When the BCG staff looked at the recruiting part of its Web site, Bell says they tried to walk through some of the questions that students and potential employees might have, such as:
- Is consulting something that interests me?
- Would I fit with BCG?
- How do I apply for a job with this company?
- What can you tell me about the interview process?
- What should I do to prepare for the interview?
“It’s all about how can we help them be the best they can be in the interview process,” said Bell.
BCG is also aware of the importance of a consistent message, so the company makes an effort to project a uniform image.
”We’ve really tried to position our Web site as consistent with the branding and marketing position we’ve taken as BCG as a whole,” explained Bell. “We consider people to be our greatest asset. So if you look at our Web site, one of the things that probably strikes you is that compared to other consulting Web sites, there are a lot of pictures of people, especially in the recruiting area.”

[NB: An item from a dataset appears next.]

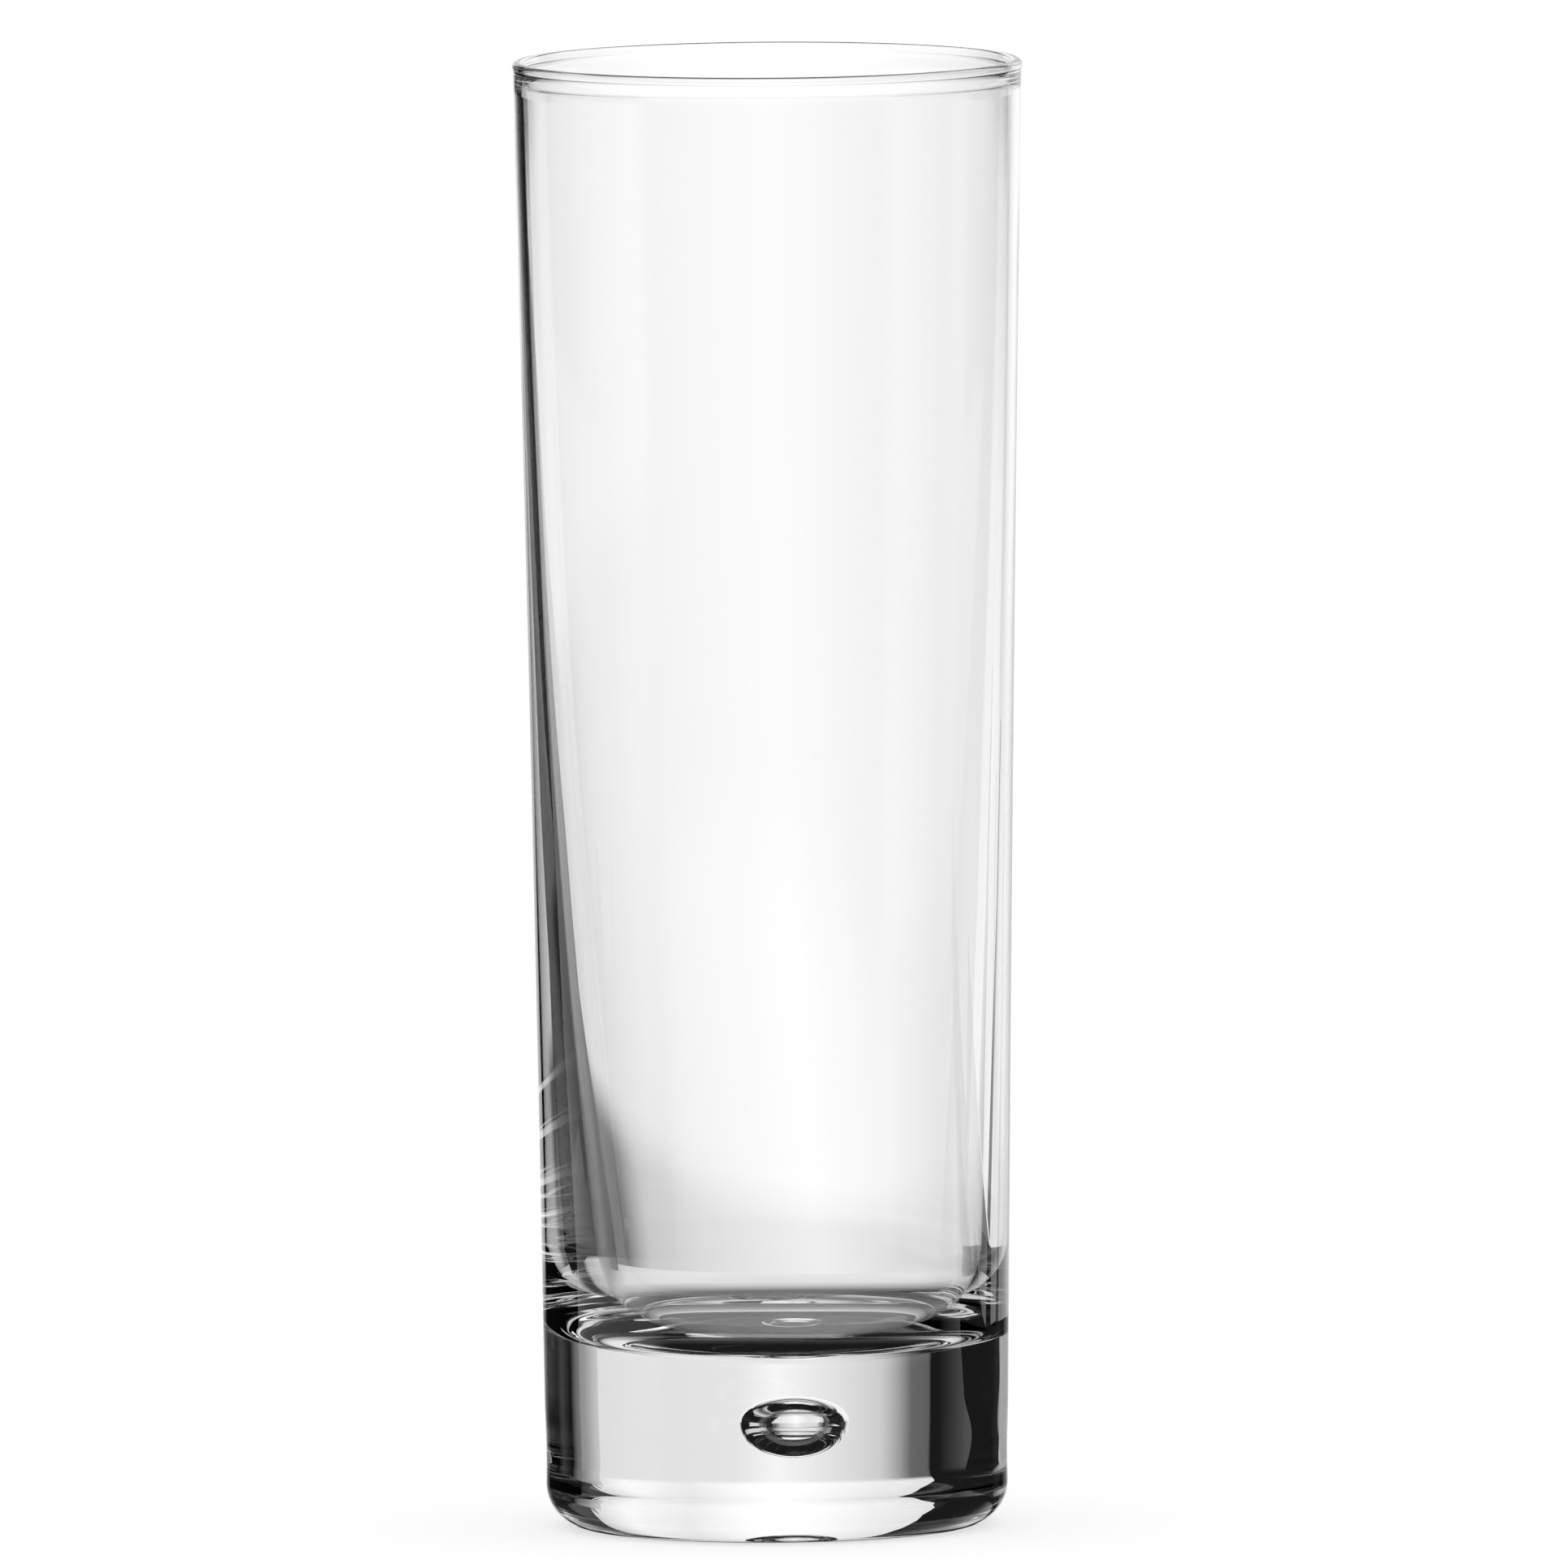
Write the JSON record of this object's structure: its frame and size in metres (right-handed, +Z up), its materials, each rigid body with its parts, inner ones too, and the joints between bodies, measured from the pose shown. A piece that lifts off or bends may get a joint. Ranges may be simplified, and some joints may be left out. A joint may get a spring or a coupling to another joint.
{
  "type": "highball glass",
  "caption": "Tall clear highball glass with a thin, slightly tapered wall, a fire-polished rim and a heavy solid base that holds a sealed air bubble.",
  "frame": {"origin": "centre of the standing ring, on the plane that the glass stands on", "axes": "+Z up along the axis of the glass, towards the rim; +X towards the side on which the air bubble lies off the axis"},
  "size_m": [0.058, 0.058, 0.167],
  "materials": {
    "glass": "clear, fire-polished"
  },
  "bodies": {
    "root": {"bowl": "glass", "base": "glass"}
  },
  "joints": []
}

Searching for an effective recruiting strategy online is something that more companies will likely pursue. Remember that the IT worker shortage isn’t expected to lessen anytime soon. A recent survey by the Information Technology Association of America predicts that nearly 850,000 IT positions will go unfilled.
“The Internet has had a dramatic impact on the way people go about finding jobs and also the relationship between the job seekers and the companies,” said Pollock. “Specifically, the power of the job seeker compared to the company will continue to grow.”